The White brothers' funk would be balanced by the silky smooth soul of Bailey’s glorious tenor that could soar to the heavens. On Open Our Eyes, EWF hits listeners with the ultra-cool funk of “Mighty Mighty” first and then swoops in with the beautiful romance of Bailey’s “Devotion.” Audiences ate it up.
That’s the Way of the World came next. It was released on March 3, 1975. Open Our Eyes had hit Number One on the R&B album chart. TTWOTW matched that feat but also climbed all the way to the top of the Pop Charts. It was official. EWF was a crossover sensation.
“Shining Star” blows the roof off from the needle drop. Its opening guitar/bass groove is as funky as anything Stevie Wonder or George Clinton was doing in the mid-‘70s. There are horn blasts. There are jazzy guitar fills. There are vocals from low bass to high tenor. All delivered with supreme confidence by a band that knew their game and knew their sound.
They follow the opener with the gorgeous title track, built on Bailey’s falsetto. The White brothers echo many of Bailey’s vocals, giving the sweet number a little bit of grit. That’s one of the secrets of EWF when they were at their best. Their funk had touches of soul. Their sweetest soul songs always had a tough backbone.
And they could be flat-out glorious fun as on “Happy Feelin’” and “Yearnin’ Learnin’.” Toward the end, White and fellow songwriter Larry Dunn slide in the remarkable instrumental “Africano,” which begins life as an immersive flute solo from Andrew Woolfolk before a drum break revs up the tempo and Woolfolk returns, now on the jazziest sax you would hear on a 1970s pop album.
Just before “Africano,” EWF slipped in a Philip Bailey song that just might be the most beautiful pop song of the decade. “Reasons” wasn’t even released as a single, but it has gone on to become identified with the band as much as any single they ever recorded. Bailey’s heavenly voice handles the lovely melody while the rest of the band provides shimmering support. There are enough little touches to hear new elements after more than a dozen listens. I know that from personal experience.
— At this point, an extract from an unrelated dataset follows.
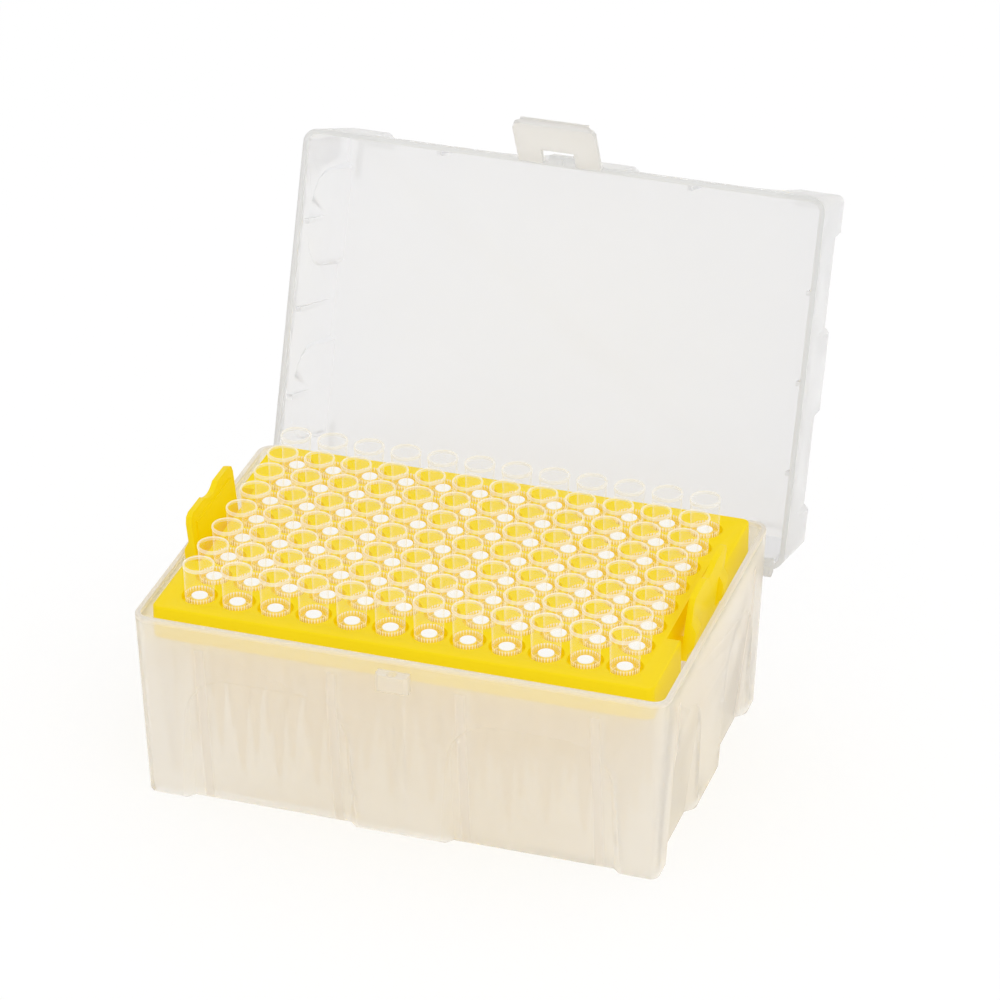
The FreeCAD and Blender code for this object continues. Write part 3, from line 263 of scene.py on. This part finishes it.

There’s a famous American movie from 1978 called Killer of Sheep. Its creation is something of legend. Crafted over a five-year period by UCLA film student Charles Burnett, he set out to make a movie that rejected the popular genre movies like Shaft and Superfly, which portrayed the modern African American experience as being centered entirely on urban crime and drug dealing. Killer of Sheep showed a normal black family living a normal life in mid-‘70’s Los Angeles.
There’s a moment in the film when the family’s young daughter is doing what plenty of children have done as long as there has been popular music. She is singing along to a tinny transistor radio, watching herself in the bathroom mirror. The song she is singing is “Reasons.” It is one of the most beautiful, heartfelt scenes in American cinema. As simple as it is deep, expressing all the longing and joy that a three-minute pop song can capture better than any other art form.
That was Earth Wind & Fire at their very best. They’d have plenty more success in the second half of the 1970s, but they were not going to top That’s the Way of the World. They didn’t have to. They had already summitted the mountain.